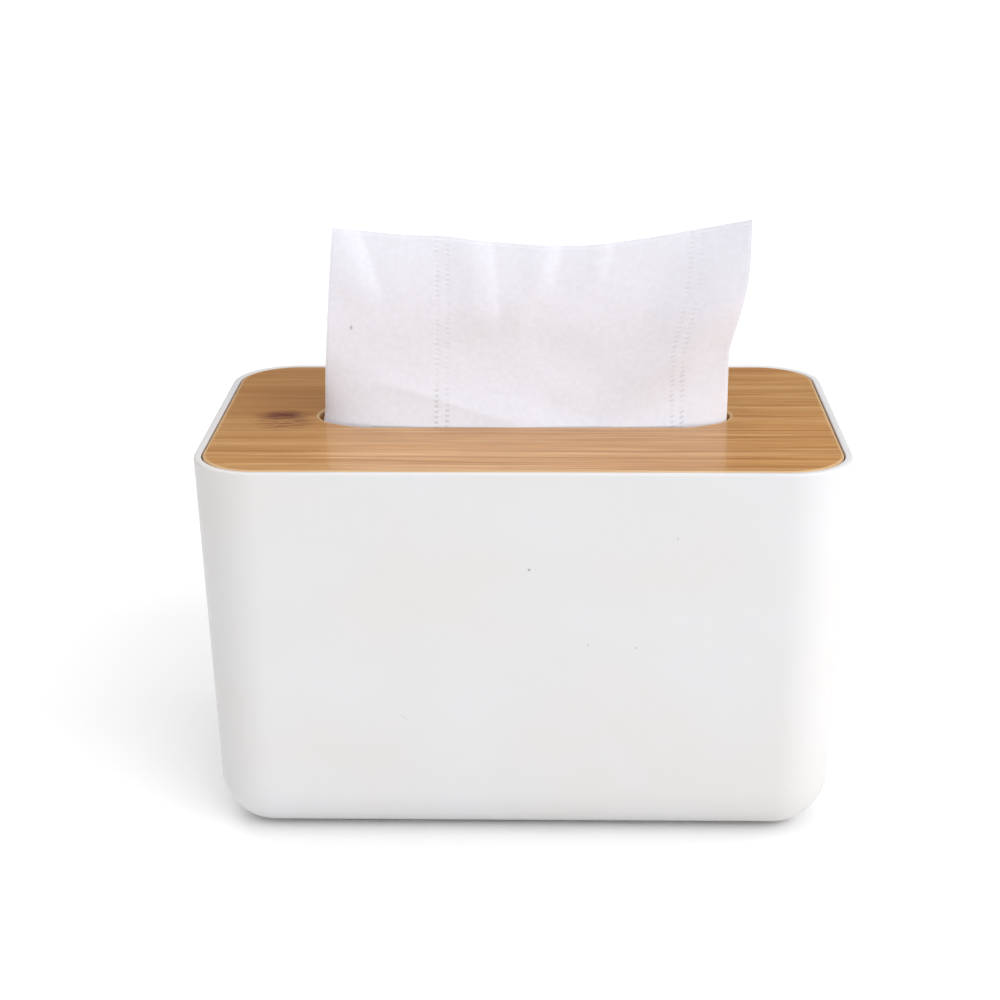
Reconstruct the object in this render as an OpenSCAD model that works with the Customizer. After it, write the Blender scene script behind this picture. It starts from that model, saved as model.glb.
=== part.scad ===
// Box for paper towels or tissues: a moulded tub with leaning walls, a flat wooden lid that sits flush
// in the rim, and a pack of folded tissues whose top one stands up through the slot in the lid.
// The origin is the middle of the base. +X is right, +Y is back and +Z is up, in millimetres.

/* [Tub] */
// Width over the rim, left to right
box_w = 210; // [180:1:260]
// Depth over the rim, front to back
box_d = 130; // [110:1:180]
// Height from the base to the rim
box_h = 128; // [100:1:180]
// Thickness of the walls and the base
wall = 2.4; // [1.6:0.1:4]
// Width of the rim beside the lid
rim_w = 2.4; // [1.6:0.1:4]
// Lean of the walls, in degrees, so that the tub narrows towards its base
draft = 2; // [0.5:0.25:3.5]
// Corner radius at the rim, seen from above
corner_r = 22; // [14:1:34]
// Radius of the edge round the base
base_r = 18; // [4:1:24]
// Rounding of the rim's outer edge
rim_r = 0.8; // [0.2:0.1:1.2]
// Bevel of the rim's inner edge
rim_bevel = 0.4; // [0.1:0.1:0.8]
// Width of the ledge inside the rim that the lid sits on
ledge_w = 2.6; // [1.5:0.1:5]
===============
- [TASK OBJECTIVE] Return the lines above precisely as they appear, beginning at the first line and ending at the line with "up, in millimetres.", and nothing after it.

- [EXERCISE SOLUTION]
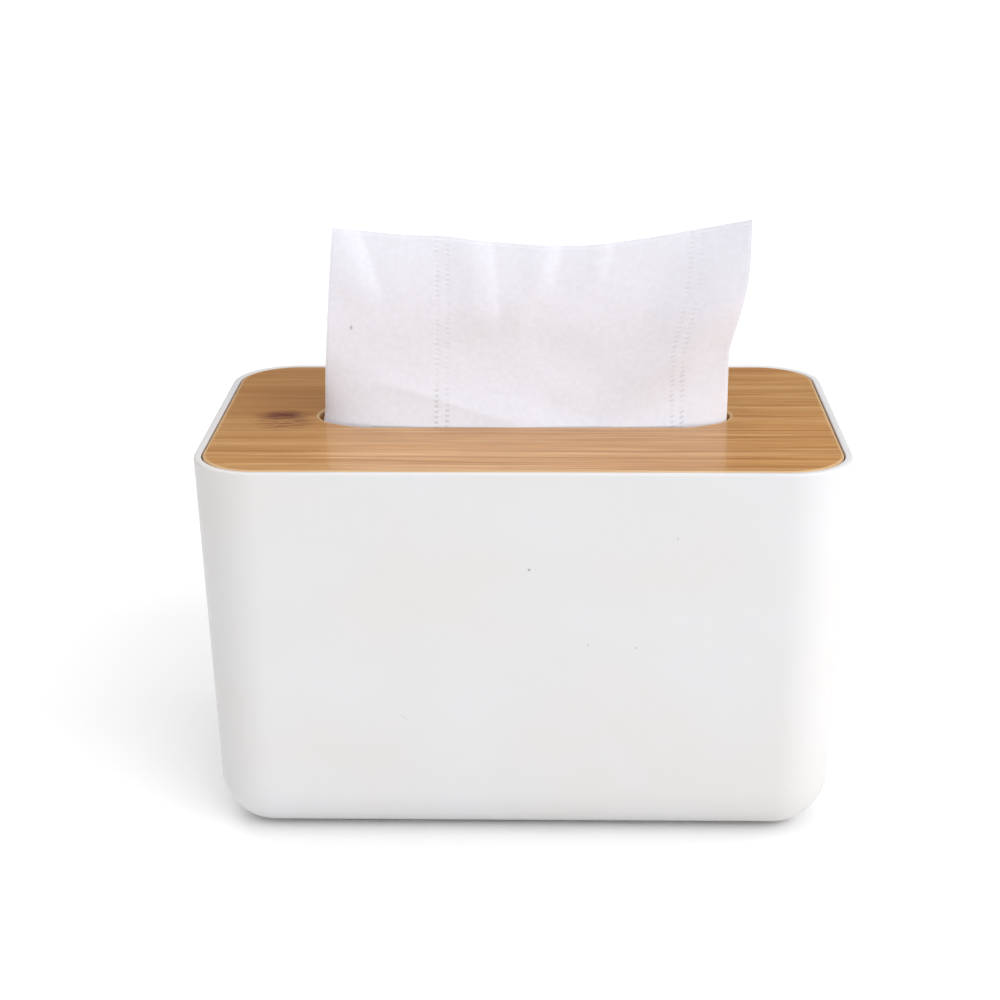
Reconstruct the object in this render as an OpenSCAD model that works with the Customizer. After it, write the Blender scene script behind this picture. It starts from that model, saved as model.glb.
=== part.scad ===
// Box for paper towels or tissues: a moulded tub with leaning walls, a flat wooden lid that sits flush
// in the rim, and a pack of folded tissues whose top one stands up through the slot in the lid.
// The origin is the middle of the base. +X is right, +Y is back and +Z is up, in millimetres.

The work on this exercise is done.